November seems to have slipped away, but I’m back now. This peice has been brewing for a while and it’s time to share.
Things sure have changed for developers. The first piece of software I got paid to develop was written in Fortran77 on an Apollo DN4000. The development environment was anything but integrated. I used
vim to edit the code,
f77 to compile the individual source files into object files, then
f77 again, this time with all of the object files, to generate an actual executable file. All manually. Or at least that’s what I was supposed to do.
At the best of times it took a while to do all those steps. Throw in debug by print and things were really slow. Write some code. Compile it. Link it. Run it. Look at the output. The cycle time could be hours or even days depending on how long it took me to get the syntax and logic to both be correct at the same time.
To make matters worse, I would regularly forget one of those steps. Usually, the linking step. Unsurprisingly, if you compile your code, but don’t link the object files into a new executable nothing changes. And instead of remembering what I forgot to do, I’d edit and compile again, and still nothing would happen. Eventually we figured out how to use Make, which solved most of the problems, but not all of them. The thing that Make didn’t solve was remembering to actually save the file. Especially when I learned how to use multiple windows so I could keep the editor open while I compiled, linked, and ran things.

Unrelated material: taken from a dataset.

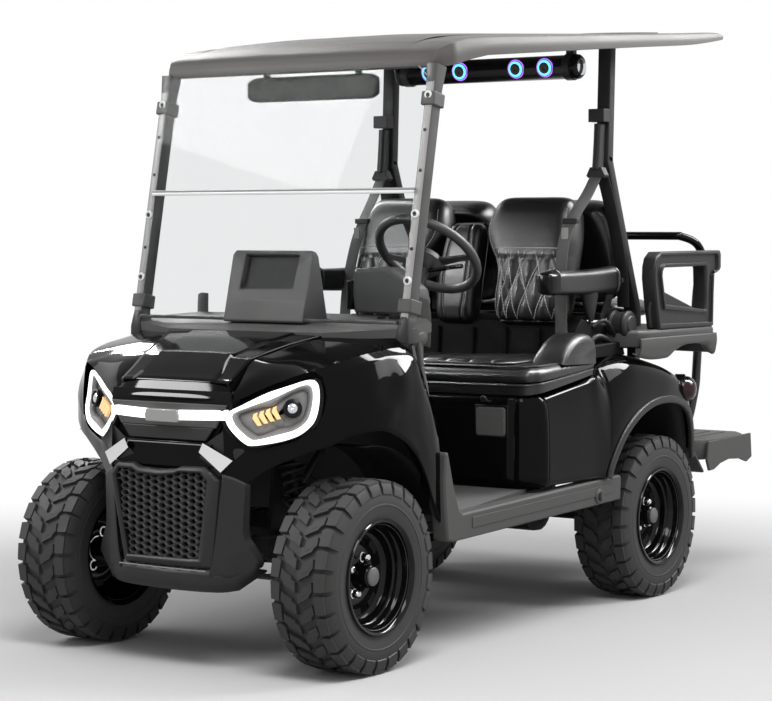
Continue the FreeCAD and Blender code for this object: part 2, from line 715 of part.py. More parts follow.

Today modern IDEs make this much easier and less error prone. They know what files you’ve changed. They understand the languages. They understand and can, in many cases, figure out the internal dependencies of your code and build only the things that need to be built. And for those situations that the IDE itself can’t handle there are external tools like bazel to handle the dependencies and manage the build.
At least they usually do. I was helping my daughter with programing homework the other day and we were doing some front-end development. Doing the usual
console.log debugging we weren’t seeing the output we expected. It turns out that she didn’t have
autosave enabled on her IDE, so there we were, 30+ years later, still having problems keeping our development velocity up because we forgot to save a file.
Of course, that’s an outlier. The typical compile/test cycle is seconds to minutes. Some systems even complain if your tests take too long to run. Which means in that for a typical developer you can get (nearly) instantaneous and continuous feedback on whether your changes are having a negative impact on your unit tests. You can feel confident that you haven’t broken anything, and if you’re a person who writes tests first instead rather than test after, you know when you’re done.
Some folks are still dealing with that long, drawn-out, error-prone process. Two such groups that I deal with regularly are Data Scientists/ML Researcher. To do something the often need to not just make a change to their analysis code, but make one or more upstream changes to the data itself, which involves a completely different code change in a different code path. And then they must regenerate the data. And point their analysis/training code at the new data. All of those steps take time. They’re hard to track. They’re easy to miss. There’s not great tooling around it. Even worse, for some things, like the data regeneration, you can’t do it locally. There’s too much data or there’s access controls around it or you’re in the wrong country and the data needs to stay where it is, so you need to submit a request to have some process run to regenerate the data. And that can fail for lots of reasons too.
Put together, doing data science/ml work often feels like development used to. Which isn’t surprising. The more things change, the more they stay the same. It’s just the frame of reference/scale that changes.